• [Dataset extract]
....................

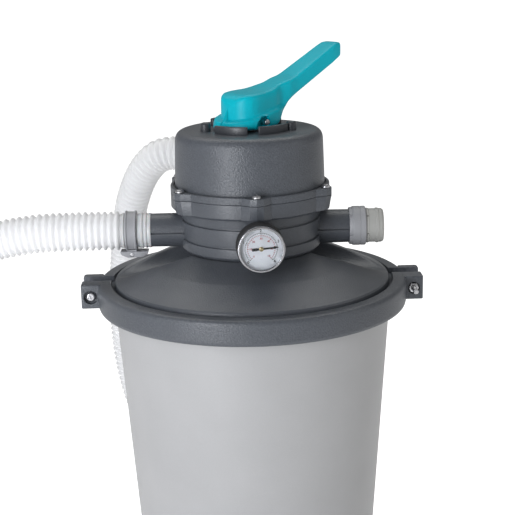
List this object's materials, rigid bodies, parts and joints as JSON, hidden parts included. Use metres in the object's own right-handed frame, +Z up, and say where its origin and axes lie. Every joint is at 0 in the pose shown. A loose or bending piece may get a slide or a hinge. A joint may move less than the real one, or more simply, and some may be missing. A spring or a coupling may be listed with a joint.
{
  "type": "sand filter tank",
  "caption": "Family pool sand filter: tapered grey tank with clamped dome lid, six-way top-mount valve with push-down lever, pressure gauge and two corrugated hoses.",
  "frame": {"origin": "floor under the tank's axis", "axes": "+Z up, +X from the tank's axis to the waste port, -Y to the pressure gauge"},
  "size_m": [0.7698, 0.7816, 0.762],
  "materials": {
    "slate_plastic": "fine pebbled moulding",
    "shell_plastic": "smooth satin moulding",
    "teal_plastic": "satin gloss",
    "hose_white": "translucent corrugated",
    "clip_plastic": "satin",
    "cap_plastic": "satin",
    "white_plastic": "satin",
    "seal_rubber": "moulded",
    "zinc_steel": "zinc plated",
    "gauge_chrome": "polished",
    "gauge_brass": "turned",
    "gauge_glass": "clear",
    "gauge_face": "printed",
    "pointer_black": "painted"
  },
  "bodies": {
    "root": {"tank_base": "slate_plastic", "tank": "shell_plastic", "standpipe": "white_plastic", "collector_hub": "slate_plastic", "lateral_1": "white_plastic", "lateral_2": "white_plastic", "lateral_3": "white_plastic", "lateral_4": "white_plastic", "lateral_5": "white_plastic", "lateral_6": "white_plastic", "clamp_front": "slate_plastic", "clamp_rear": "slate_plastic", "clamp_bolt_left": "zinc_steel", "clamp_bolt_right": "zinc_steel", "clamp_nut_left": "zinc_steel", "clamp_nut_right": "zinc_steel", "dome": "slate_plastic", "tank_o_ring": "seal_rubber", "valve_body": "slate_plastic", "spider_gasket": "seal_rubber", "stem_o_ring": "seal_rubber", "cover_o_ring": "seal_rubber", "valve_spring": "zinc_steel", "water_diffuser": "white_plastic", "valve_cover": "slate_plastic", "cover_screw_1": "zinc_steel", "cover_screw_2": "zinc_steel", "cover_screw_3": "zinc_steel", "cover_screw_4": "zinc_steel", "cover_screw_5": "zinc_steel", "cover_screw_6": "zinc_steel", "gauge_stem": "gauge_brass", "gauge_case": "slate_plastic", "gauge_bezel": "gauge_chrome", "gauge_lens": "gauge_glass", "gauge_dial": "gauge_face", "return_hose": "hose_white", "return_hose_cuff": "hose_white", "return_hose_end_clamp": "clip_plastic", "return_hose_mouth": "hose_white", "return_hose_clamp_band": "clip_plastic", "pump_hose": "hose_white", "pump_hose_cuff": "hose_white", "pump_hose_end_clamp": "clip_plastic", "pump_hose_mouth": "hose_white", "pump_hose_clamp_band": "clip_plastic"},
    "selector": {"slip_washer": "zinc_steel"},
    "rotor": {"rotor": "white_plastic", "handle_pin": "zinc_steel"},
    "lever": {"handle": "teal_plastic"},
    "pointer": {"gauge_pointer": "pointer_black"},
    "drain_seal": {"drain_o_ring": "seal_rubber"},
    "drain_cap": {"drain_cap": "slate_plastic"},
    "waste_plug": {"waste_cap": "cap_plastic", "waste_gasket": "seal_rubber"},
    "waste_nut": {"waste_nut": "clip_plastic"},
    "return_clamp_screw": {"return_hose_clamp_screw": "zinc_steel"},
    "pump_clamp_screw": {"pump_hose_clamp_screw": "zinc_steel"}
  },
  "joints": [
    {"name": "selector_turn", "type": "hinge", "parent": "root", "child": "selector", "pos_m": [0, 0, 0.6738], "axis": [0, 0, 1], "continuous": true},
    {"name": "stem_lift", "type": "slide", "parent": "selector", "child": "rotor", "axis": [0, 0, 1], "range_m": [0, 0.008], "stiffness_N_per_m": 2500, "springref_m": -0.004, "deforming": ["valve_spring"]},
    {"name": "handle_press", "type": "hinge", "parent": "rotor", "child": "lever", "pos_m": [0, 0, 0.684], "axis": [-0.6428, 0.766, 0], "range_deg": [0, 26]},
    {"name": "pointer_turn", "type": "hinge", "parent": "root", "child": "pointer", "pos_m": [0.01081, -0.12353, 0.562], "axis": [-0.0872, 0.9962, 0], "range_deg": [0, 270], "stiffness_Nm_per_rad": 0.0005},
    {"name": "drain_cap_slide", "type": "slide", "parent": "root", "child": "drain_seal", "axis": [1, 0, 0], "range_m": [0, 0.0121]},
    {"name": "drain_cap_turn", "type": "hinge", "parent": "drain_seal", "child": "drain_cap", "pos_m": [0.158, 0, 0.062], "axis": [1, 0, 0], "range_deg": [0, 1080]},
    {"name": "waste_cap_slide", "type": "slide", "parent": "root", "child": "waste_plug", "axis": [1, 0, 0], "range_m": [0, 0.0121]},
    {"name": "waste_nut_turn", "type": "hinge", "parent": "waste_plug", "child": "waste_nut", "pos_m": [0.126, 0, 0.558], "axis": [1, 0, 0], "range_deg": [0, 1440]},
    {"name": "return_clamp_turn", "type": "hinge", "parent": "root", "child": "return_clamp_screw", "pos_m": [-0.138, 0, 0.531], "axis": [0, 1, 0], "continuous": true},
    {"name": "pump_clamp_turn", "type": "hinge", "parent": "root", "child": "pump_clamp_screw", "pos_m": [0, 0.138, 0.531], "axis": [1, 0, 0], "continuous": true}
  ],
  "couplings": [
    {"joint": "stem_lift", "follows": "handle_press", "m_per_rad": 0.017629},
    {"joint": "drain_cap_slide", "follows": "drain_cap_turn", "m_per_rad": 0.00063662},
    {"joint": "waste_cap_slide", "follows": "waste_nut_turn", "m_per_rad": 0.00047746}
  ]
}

....................

• [The task]
Print the complete listing again, exactly as it stands.

• [Task solution]
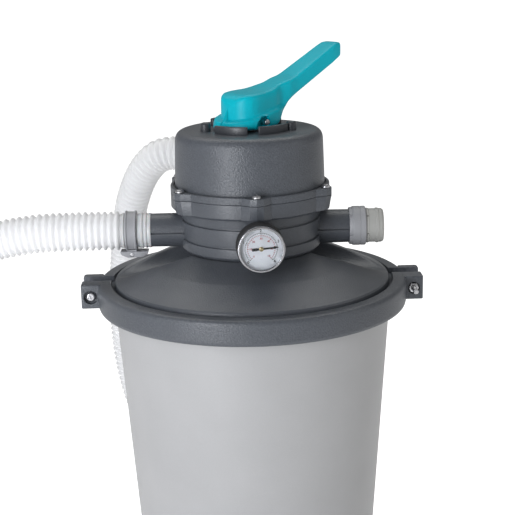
List this object's materials, rigid bodies, parts and joints as JSON, hidden parts included. Use metres in the object's own right-handed frame, +Z up, and say where its origin and axes lie. Every joint is at 0 in the pose shown. A loose or bending piece may get a slide or a hinge. A joint may move less than the real one, or more simply, and some may be missing. A spring or a coupling may be listed with a joint.
{
  "type": "sand filter tank",
  "caption": "Family pool sand filter: tapered grey tank with clamped dome lid, six-way top-mount valve with push-down lever, pressure gauge and two corrugated hoses.",
  "frame": {"origin": "floor under the tank's axis", "axes": "+Z up, +X from the tank's axis to the waste port, -Y to the pressure gauge"},
  "size_m": [0.7698, 0.7816, 0.762],
  "materials": {
    "slate_plastic": "fine pebbled moulding",
    "shell_plastic": "smooth satin moulding",
    "teal_plastic": "satin gloss",
    "hose_white": "translucent corrugated",
    "clip_plastic": "satin",
    "cap_plastic": "satin",
    "white_plastic": "satin",
    "seal_rubber": "moulded",
    "zinc_steel": "zinc plated",
    "gauge_chrome": "polished",
    "gauge_brass": "turned",
    "gauge_glass": "clear",
    "gauge_face": "printed",
    "pointer_black": "painted"
  },
  "bodies": {
    "root": {"tank_base": "slate_plastic", "tank": "shell_plastic", "standpipe": "white_plastic", "collector_hub": "slate_plastic", "lateral_1": "white_plastic", "lateral_2": "white_plastic", "lateral_3": "white_plastic", "lateral_4": "white_plastic", "lateral_5": "white_plastic", "lateral_6": "white_plastic", "clamp_front": "slate_plastic", "clamp_rear": "slate_plastic", "clamp_bolt_left": "zinc_steel", "clamp_bolt_right": "zinc_steel", "clamp_nut_left": "zinc_steel", "clamp_nut_right": "zinc_steel", "dome": "slate_plastic", "tank_o_ring": "seal_rubber", "valve_body": "slate_plastic", "spider_gasket": "seal_rubber", "stem_o_ring": "seal_rubber", "cover_o_ring": "seal_rubber", "valve_spring": "zinc_steel", "water_diffuser": "white_plastic", "valve_cover": "slate_plastic", "cover_screw_1": "zinc_steel", "cover_screw_2": "zinc_steel", "cover_screw_3": "zinc_steel", "cover_screw_4": "zinc_steel", "cover_screw_5": "zinc_steel", "cover_screw_6": "zinc_steel", "gauge_stem": "gauge_brass", "gauge_case": "slate_plastic", "gauge_bezel": "gauge_chrome", "gauge_lens": "gauge_glass", "gauge_dial": "gauge_face", "return_hose": "hose_white", "return_hose_cuff": "hose_white", "return_hose_end_clamp": "clip_plastic", "return_hose_mouth": "hose_white", "return_hose_clamp_band": "clip_plastic", "pump_hose": "hose_white", "pump_hose_cuff": "hose_white", "pump_hose_end_clamp": "clip_plastic", "pump_hose_mouth": "hose_white", "pump_hose_clamp_band": "clip_plastic"},
    "selector": {"slip_washer": "zinc_steel"},
    "rotor": {"rotor": "white_plastic", "handle_pin": "zinc_steel"},
    "lever": {"handle": "teal_plastic"},
    "pointer": {"gauge_pointer": "pointer_black"},
    "drain_seal": {"drain_o_ring": "seal_rubber"},
    "drain_cap": {"drain_cap": "slate_plastic"},
    "waste_plug": {"waste_cap": "cap_plastic", "waste_gasket": "seal_rubber"},
    "waste_nut": {"waste_nut": "clip_plastic"},
    "return_clamp_screw": {"return_hose_clamp_screw": "zinc_steel"},
    "pump_clamp_screw": {"pump_hose_clamp_screw": "zinc_steel"}
  },
  "joints": [
    {"name": "selector_turn", "type": "hinge", "parent": "root", "child": "selector", "pos_m": [0, 0, 0.6738], "axis": [0, 0, 1], "continuous": true},
    {"name": "stem_lift", "type": "slide", "parent": "selector", "child": "rotor", "axis": [0, 0, 1], "range_m": [0, 0.008], "stiffness_N_per_m": 2500, "springref_m": -0.004, "deforming": ["valve_spring"]},
    {"name": "handle_press", "type": "hinge", "parent": "rotor", "child": "lever", "pos_m": [0, 0, 0.684], "axis": [-0.6428, 0.766, 0], "range_deg": [0, 26]},
    {"name": "pointer_turn", "type": "hinge", "parent": "root", "child": "pointer", "pos_m": [0.01081, -0.12353, 0.562], "axis": [-0.0872, 0.9962, 0], "range_deg": [0, 270], "stiffness_Nm_per_rad": 0.0005},
    {"name": "drain_cap_slide", "type": "slide", "parent": "root", "child": "drain_seal", "axis": [1, 0, 0], "range_m": [0, 0.0121]},
    {"name": "drain_cap_turn", "type": "hinge", "parent": "drain_seal", "child": "drain_cap", "pos_m": [0.158, 0, 0.062], "axis": [1, 0, 0], "range_deg": [0, 1080]},
    {"name": "waste_cap_slide", "type": "slide", "parent": "root", "child": "waste_plug", "axis": [1, 0, 0], "range_m": [0, 0.0121]},
    {"name": "waste_nut_turn", "type": "hinge", "parent": "waste_plug", "child": "waste_nut", "pos_m": [0.126, 0, 0.558], "axis": [1, 0, 0], "range_deg": [0, 1440]},
    {"name": "return_clamp_turn", "type": "hinge", "parent": "root", "child": "return_clamp_screw", "pos_m": [-0.138, 0, 0.531], "axis": [0, 1, 0], "continuous": true},
    {"name": "pump_clamp_turn", "type": "hinge", "parent": "root", "child": "pump_clamp_screw", "pos_m": [0, 0.138, 0.531], "axis": [1, 0, 0], "continuous": true}
  ],
  "couplings": [
    {"joint": "stem_lift", "follows": "handle_press", "m_per_rad": 0.017629},
    {"joint": "drain_cap_slide", "follows": "drain_cap_turn", "m_per_rad": 0.00063662},
    {"joint": "waste_cap_slide", "follows": "waste_nut_turn", "m_per_rad": 0.00047746}
  ]
}